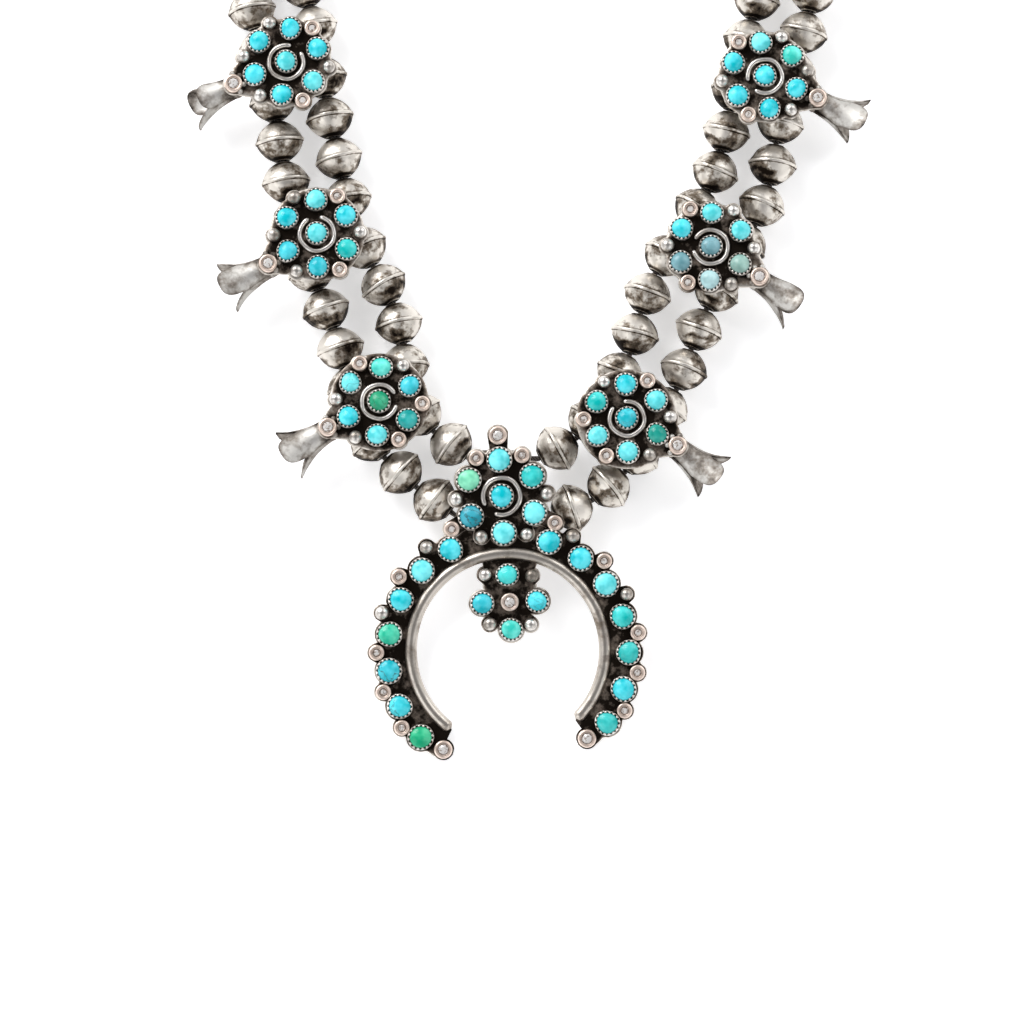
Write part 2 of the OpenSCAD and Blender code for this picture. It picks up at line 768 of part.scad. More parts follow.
naja();
on_naja() cabochons(crown_items);  // naja_crown_turquoise
on_naja() cabochons(crescent_items);  // naja_crescent_turquoise
on_naja() cabochons(drop_items);  // naja_drop_turquoise
on_naja() cut_stones(naja_items);  // naja_diamonds
blossom(blossoms[0]);  // blossom_l1
blossom_turquoise(blossoms[0]);  // blossom_l1_turquoise
blossom_diamonds(blossoms[0]);  // blossom_l1_diamonds
blossom(blossoms[1]);  // blossom_l2
blossom_turquoise(blossoms[1]);  // blossom_l2_turquoise
blossom_diamonds(blossoms[1]);  // blossom_l2_diamonds
blossom(blossoms[2]);  // blossom_l3
blossom_turquoise(blossoms[2]);  // blossom_l3_turquoise
blossom_diamonds(blossoms[2]);  // blossom_l3_diamonds
blossom(blossoms[3]);  // blossom_r1
blossom_turquoise(blossoms[3]);  // blossom_r1_turquoise
blossom_diamonds(blossoms[3]);  // blossom_r1_diamonds
blossom(blossoms[4]);  // blossom_r2
blossom_turquoise(blossoms[4]);  // blossom_r2_turquoise
blossom_diamonds(blossoms[4]);  // blossom_r2_diamonds
blossom(blossoms[5]);  // blossom_r3
blossom_turquoise(blossoms[5]);  // blossom_r3_turquoise
blossom_diamonds(blossoms[5]);  // blossom_r3_diamonds
beads(LEFT, INNER);  // inner_beads_left
beads(RIGHT, INNER);  // inner_beads_right
beads(LEFT, OUTER);  // outer_beads_left
beads(RIGHT, OUTER);  // outer_beads_right
thread(INNER);  // inner_thread
thread(OUTER);  // outer_thread
clasp();
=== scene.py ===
# %% [markdown]
# # A squash blossom necklace, laid out on a table
#
# Two strands of handmade silver beads carry six blossoms and a crescent pendant, which its makers call a naja.
# The CAD model gives every size and place. This script loads it as a fixed frame and makes the surfaces that
# the eye sees: dented beads with a worn seam and painted shade, saw-toothed bezels, domed turquoise, black
# patina between the settings, and thin petals. All lengths below are in millimetres until a mesh is made.

# %% Load the CAD model
import math

import bpy
import numpy as np
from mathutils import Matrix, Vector


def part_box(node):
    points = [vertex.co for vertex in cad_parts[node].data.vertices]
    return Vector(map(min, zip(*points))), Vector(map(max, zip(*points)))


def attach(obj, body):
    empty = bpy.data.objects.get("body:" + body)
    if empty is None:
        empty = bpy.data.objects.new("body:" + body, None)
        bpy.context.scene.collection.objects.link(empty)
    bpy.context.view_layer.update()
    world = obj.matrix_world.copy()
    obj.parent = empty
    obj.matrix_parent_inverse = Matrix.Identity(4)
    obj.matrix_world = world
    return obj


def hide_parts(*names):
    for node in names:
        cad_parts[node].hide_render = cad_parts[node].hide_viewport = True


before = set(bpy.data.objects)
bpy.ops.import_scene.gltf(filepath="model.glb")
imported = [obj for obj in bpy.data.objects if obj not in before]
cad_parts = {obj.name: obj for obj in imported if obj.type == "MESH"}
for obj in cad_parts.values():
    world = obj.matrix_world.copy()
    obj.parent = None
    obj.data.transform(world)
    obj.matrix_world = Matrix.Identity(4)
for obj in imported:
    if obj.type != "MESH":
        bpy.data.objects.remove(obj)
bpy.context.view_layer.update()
MM = 0.001
print("CAD nodes:", len(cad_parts))

# %% [markdown]
# ## Reading places from the frame
#
# A strand node holds about thirty beads, and a stone node up to fourteen stones. Each solid is an island of
# triangles. To find the islands, corners that share a place are made one, and every corner then takes the
# lowest number that it meets along an edge, until nothing changes. Working out the places again from numbers
# would be shorter to run, but then a change in the CAD model would leave the beads behind.


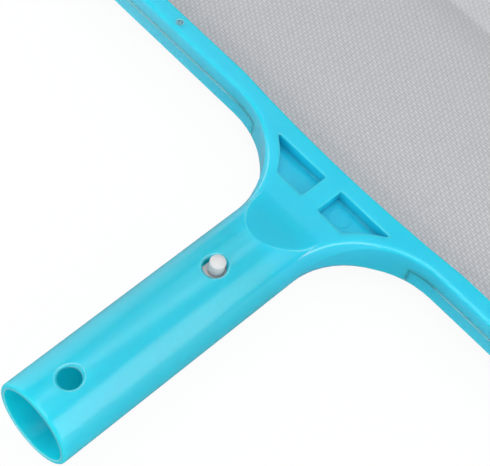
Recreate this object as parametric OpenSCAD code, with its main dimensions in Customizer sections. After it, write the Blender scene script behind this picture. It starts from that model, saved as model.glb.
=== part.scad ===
// Leaf skimmer net: a one-piece moulded socket, hub and upper frame, a lower
// clamp ring staked to it, a flat net held between the two by its hem, and a
// two-legged spring clip in the socket whose buttons lock a pole.
//
// Origin: centre of the socket's mouth. +X runs up the socket towards the
// leading edge, +Z out of the face with the hub's pockets. Millimetres.

/* [Socket] */
// Outside diameter of the socket that the pole slides over
socket_d = 29; // [27:0.5:32]
// Wall thickness of the socket
socket_wall = 1.7; // [1.5:0.1:2.2]
// Radius of the rounding on the rim of the mouth
rim_round = 0.9; // [0.3:0.1:1.2]
// Distance from the mouth to the first pair of cross holes
spare_hole_x = 13.6; // [11:0.2:30]
// Distance between the two pairs of cross holes
hole_pitch = 58; // [50:1:60]
// Diameter of the cross holes
hole_d = 7.6; // [7.2:0.1:8.4]
// Width of the bevel round each cross hole
hole_bevel = 0.9; // [0.3:0.1:1.1]

/* [Hub] */
// Distance from the mouth to the point where the ramp starts
ramp_x = 88; // [86:1:92]
// Distance from the mouth to the end of the socket's hollow
hollow_x = 106.5; // [104:0.5:108]
// Slope of the ramp from the socket down to the web, in degrees
ramp_angle = 27; // [24:1:32]
// Radius of the blend between the ramp and the web
ramp_blend = 18; // [8:1:24]
// Radius of the fillets from the socket out to the arms
hub_fillet = 31.5; // [26:0.5:34]
// Distance from the mouth to the outer side of the straight arms
arm_x = 127.3; // [124:0.1:136]
// Depth of each pocket in the web
pocket_depth = 5; // [3:0.1:6.2]
// Width of the rib between the two pockets
pocket_rib = 6.8; // [4:0.2:12]
// Length of the pockets along the socket's axis
pocket_len = 11.3; // [8:0.1:14]
// Thickness of the wall between a pocket and the hub's fillet, at its thickest
pocket_wall = 5.4; // [3.6:0.1:6.4]
// How far that wall's inner curve is centred towards the mouth from the fillet's
pocket_lean = 1.2; // [0:0.1:2]
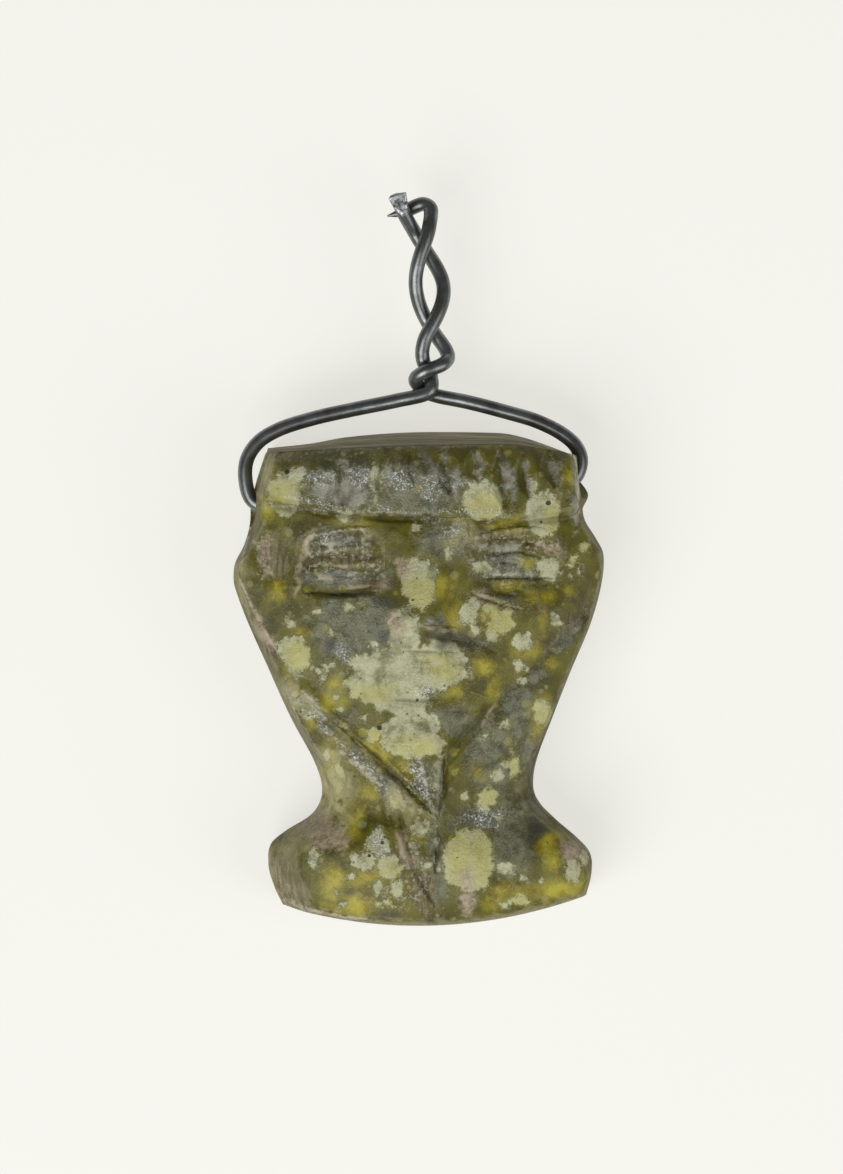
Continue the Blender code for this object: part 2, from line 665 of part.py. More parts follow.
def arm_points(start, arm, rises):
    """One arm from the hole to the knot, where it lies in front of the other arm or behind it."""
    points = [bore_height_point(place) for place in (start, *arm)]
    for point, rise in zip(points[-len(rises):], rises):
        point.z += rise * WIRE_DIAMETER
    return points


def wire_route():
    """The whole wire: one strand's end, down its stem and arm, through the stone, and up again."""
    knot = bore_height_point((KNOT_U, 1.0))
    knot.y += KNOT_RISE
    left_arm = arm_points(BORE_LEFT, LEFT_ARM, LEFT_RISES)
    right_arm = arm_points(BORE_RIGHT, RIGHT_ARM, RIGHT_RISES)
    inside = [left_arm[0].lerp(right_arm[0], share) for share in (0.1, 0.5, 0.9)]
    front_leg = left_arm + stem(True, knot)
    back_leg = right_arm + stem(False, knot)
    return smooth_route(front_leg[::-1] + inside + back_leg, WIRE_STEP)


def build_wire(collection):
    """The wire as a round tube along its route, nipped at one end and pointed at the other."""
    route = wire_route()
    plain = len(route) - len(NIPPED_END) - len(POINTED_END)
    shares = [*reversed(NIPPED_END), *([1.0] * plain), *POINTED_END]
    wire = round_wire("suspension_wire", route, WIRE_DIAMETER, shares, collection)
    wire.data.materials.append(material("dark_iron", (0.060, 0.062, 0.066), 0.38, 0.85))
    return wire


def main():
    clear_scene()
    amulet = new_collection("deity_amulet")
    cutters = new_collection("cutters")
    build_stone(amulet, cutters)
    wire = build_wire(amulet)
    bpy.context.view_layer.update()
    length = max(corner[1] for corner in wire.bound_box)
    for obj in [*amulet.objects, *cutters.objects]:
        obj.location.y = -length / 2


main()
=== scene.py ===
"""The looks of a carved green stone amulet that lies on its back, threaded on a twisted iron wire.

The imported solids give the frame: +X to the right and +Y up the face as seen from above, +Z out of
the carved face, in metres. The stone's form is given as shares of its own width and height: u runs
across from its middle line, v runs up from its lowest point. Its colours are placed by pixels of
the photograph, which looks straight down.
"""

import math
from functools import reduce
from itertools import chain

import bmesh
import bpy
import numpy as np
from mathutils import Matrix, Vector


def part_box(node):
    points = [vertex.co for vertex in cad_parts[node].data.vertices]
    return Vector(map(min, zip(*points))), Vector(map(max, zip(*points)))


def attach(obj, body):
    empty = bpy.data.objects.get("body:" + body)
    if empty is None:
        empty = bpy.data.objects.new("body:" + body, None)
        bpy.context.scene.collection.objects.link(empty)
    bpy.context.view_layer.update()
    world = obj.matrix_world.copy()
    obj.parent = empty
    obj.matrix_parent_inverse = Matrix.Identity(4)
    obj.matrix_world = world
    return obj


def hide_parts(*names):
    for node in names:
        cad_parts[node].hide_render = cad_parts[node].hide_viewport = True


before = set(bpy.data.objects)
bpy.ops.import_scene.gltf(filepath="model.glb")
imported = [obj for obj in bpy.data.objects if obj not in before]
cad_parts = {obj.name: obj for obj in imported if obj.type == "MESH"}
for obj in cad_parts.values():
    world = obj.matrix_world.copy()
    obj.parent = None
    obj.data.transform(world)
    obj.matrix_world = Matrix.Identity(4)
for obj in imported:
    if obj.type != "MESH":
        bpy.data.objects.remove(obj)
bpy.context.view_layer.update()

MM = 0.001
STONE_LOW, STONE_HIGH = (Vector(corner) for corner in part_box("stone_amulet"))
STONE_WIDTH = STONE_HIGH.x - STONE_LOW.x
STONE_HEIGHT = STONE_HIGH.y - STONE_LOW.y
STONE_BASE = STONE_LOW.y

# Sizes repeated from the solids
STONE_THICKNESS = 8.6 * MM
BACK_EDGE_RADIUS = 0.7 * MM
WIRE_DIAMETER = 0.76 * MM
BORE_CLEARANCE = 0.36 * MM
MOUTH_FLARE = 0.30 * MM
MOUTH_DEPTH = 0.70 * MM
ARM_CLEARANCE = 0.35 * MM
KNOT_RISE = 2.0 * MM

# The camera of the photograph
PHOTO_SIZE = (843, 1174)
PHOTO_CENTRE = Vector((0.158 * MM, -1.5 * MM, 4.0 * MM))
PHOTO_LONG_SIDE = 61.79 * MM  # what its long side shows at the height of PHOTO_CENTRE
LENS = 200.0
SENSOR = 36.0
CAMERA_DISTANCE = PHOTO_LONG_SIDE * LENS / SENSOR
FACE_LEVEL = 7.6 * MM  # the usual height of the carved face, where colours are placed
PIXEL = PHOTO_LONG_SIDE / PHOTO_SIZE[1] * (1 - (FACE_LEVEL - PHOTO_CENTRE.z) / CAMERA_DISTANCE)

FLOOR_HALF = 1.5
# Softboxes: place, size and radiance
SOFTBOXES = {
    "left_box": ((-0.20, -0.24, 0.42), (0.36, 0.40), 4.7),
    "right_box": ((0.34, -0.14, 0.34), (0.30, 0.40), 2.3),
}

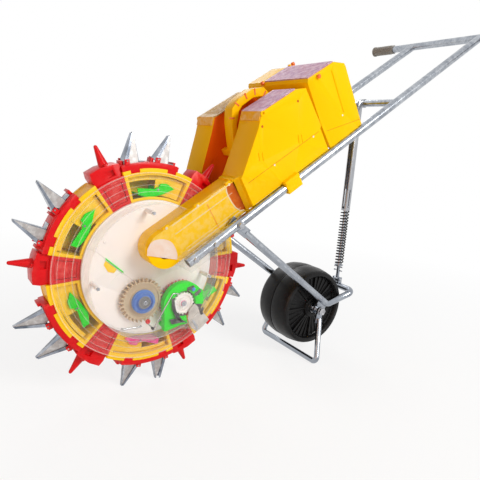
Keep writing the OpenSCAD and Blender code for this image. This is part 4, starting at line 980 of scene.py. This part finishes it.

Given exercise: Give again the run of lines that opens at the line with "Continue the Blender" and closes at the line with "return points", exactly, and only that run.

Exercise result:
Continue the Blender code for this object: part 2, from line 665 of part.py. More parts follow.
def arm_points(start, arm, rises):
    """One arm from the hole to the knot, where it lies in front of the other arm or behind it."""
    points = [bore_height_point(place) for place in (start, *arm)]
    for point, rise in zip(points[-len(rises):], rises):
        point.z += rise * WIRE_DIAMETER
    return points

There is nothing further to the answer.